Alors que le Conseil Présidentiel de Transition (CPT) peine à gagner la confiance populaire et à établir une gouvernance stable, une large majorité d’Haïtiens, appuyés par des organisations de la société civile, appellent à un changement radical : confier les rênes provisoires du pays à un juge de la Cour de cassation.
Depuis sa mise en place, le Conseil Présidentiel de Transition, censé incarner une solution de sortie de crise après des mois de vide institutionnel, suscite une profonde défiance. Ses membres, issus de compromis politiques fragiles, peinent à s’entendre sur une feuille de route commune. Leur légitimité est régulièrement contestée, tant par la rue que par des figures influentes du tissu social haïtien.
Selon des enquêtes d’opinion non officielles relayées par plusieurs plateformes citoyennes, près de 90 % des Haïtiens interrogés estiment que le CPT constitue un obstacle supplémentaire au redressement du pays. « Il ne représente pas le peuple. Il est né d’accords opaques entre acteurs politiques qui ne cherchent qu’à préserver leurs intérêts », déplore Carline Joseph, membre du Mouvement Citoyen pour la Refondation d’Haïti (MCRH).
Un fardeau institutionnel
Depuis sa création, le CPT n’a pas réussi à poser les bases d’une véritable gouvernance de transition. L’absence de décisions concrètes sur la sécurité, les élections ou la lutte contre la corruption alimente un climat de frustration générale. « Nous avons troqué le vide présidentiel contre une paralysie collective », résume un analyste politique sous couvert d’anonymat.
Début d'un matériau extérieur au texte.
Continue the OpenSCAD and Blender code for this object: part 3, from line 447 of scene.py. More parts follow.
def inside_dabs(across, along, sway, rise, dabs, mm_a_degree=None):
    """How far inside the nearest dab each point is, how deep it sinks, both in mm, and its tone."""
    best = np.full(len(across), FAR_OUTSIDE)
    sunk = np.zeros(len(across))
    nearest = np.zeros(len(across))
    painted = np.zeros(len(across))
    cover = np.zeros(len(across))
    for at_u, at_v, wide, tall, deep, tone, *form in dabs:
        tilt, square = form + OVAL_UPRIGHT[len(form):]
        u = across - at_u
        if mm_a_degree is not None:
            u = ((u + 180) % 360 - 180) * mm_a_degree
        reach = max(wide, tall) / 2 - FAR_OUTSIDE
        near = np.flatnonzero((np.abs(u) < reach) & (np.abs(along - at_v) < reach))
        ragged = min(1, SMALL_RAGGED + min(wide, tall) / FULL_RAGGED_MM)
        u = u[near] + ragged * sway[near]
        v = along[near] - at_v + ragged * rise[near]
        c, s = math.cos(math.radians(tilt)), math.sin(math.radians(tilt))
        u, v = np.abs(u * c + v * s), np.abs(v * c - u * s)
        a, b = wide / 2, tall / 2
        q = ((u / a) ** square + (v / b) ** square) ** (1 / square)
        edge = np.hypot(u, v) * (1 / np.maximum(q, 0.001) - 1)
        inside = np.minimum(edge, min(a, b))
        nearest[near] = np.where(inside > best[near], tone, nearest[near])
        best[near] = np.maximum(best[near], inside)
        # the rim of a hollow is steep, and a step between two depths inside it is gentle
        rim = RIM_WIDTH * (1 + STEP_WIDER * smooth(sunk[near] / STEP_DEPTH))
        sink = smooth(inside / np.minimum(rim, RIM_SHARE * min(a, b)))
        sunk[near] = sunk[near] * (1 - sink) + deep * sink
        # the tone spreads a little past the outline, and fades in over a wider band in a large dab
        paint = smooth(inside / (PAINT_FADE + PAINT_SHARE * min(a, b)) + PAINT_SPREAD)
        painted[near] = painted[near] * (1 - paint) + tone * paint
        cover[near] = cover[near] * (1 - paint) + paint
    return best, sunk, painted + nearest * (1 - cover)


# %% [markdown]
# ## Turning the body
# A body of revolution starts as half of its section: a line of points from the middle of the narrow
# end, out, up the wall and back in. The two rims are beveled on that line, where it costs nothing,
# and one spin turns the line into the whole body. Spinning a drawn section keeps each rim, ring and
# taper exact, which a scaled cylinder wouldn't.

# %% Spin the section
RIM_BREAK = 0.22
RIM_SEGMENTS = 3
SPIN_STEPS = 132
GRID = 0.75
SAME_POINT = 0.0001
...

Des leaders religieux, syndicaux, juridiques et communautaires pointent également du doigt l’opacité des procédures du Conseil et son incapacité à instaurer un dialogue sincère avec les autres forces vives du pays. « Nous sommes face à une structure qui échoue à créer un minimum de cohésion nationale. Elle n’a ni la légitimité du suffrage ni l’autorité morale nécessaire », ajoute maître Frantz Dérival, avocat au barreau de Port-au-Prince.
Le recours à la Cour de cassation : un consensus grandissant
Face à ce marasme, un appel de plus en plus fort s’élève pour que la transition soit confiée à un juge de la Cour de cassation, la plus haute juridiction du pays. L’argument principal : restaurer une neutralité institutionnelle et briser le cycle des arrangements politiques inefficaces.
Pour de nombreuses voix, un juge de cette instance, choisi pour son intégrité et sa connaissance du droit constitutionnel, incarnerait une autorité capable d’assurer une transition crédible et de poser les jalons d’une future gouvernance démocratique.
« Ce serait une solution respectueuse de la Constitution et moins sujette aux influences partisanes », explique Marie-Gisèle Beauvais, professeure de droit à l’Université d’État d’Haïti. « Le pays a besoin de repères, pas de combinaisons politiciennes. »
Une urgence démocratique
Le statu quo est jugé intenable par de nombreux observateurs internationaux également. Sans une transition stable et crédible, le pays reste exposé à une aggravation de la crise sécuritaire, humanitaire et économique. La montée en puissance des gangs, le blocage des institutions judiciaires et l’effondrement des services de base constituent autant de menaces qui exigent une réponse rapide et structurée.
La pression populaire monte, et avec elle, une exigence : que les intérêts du peuple haïtien soient placés au-dessus des calculs politiques. Dans les rues de la capitale comme dans les campagnes, les voix s’unissent pour réclamer un changement de cap radical.
Le choix d’un juge de la Cour de cassation à la tête d’une transition intérimaire pourrait-il marquer ce tournant décisif ? Une chose est certaine : le Conseil Présidentiel de Transition, dans sa forme actuelle, semble condamné à l’impasse.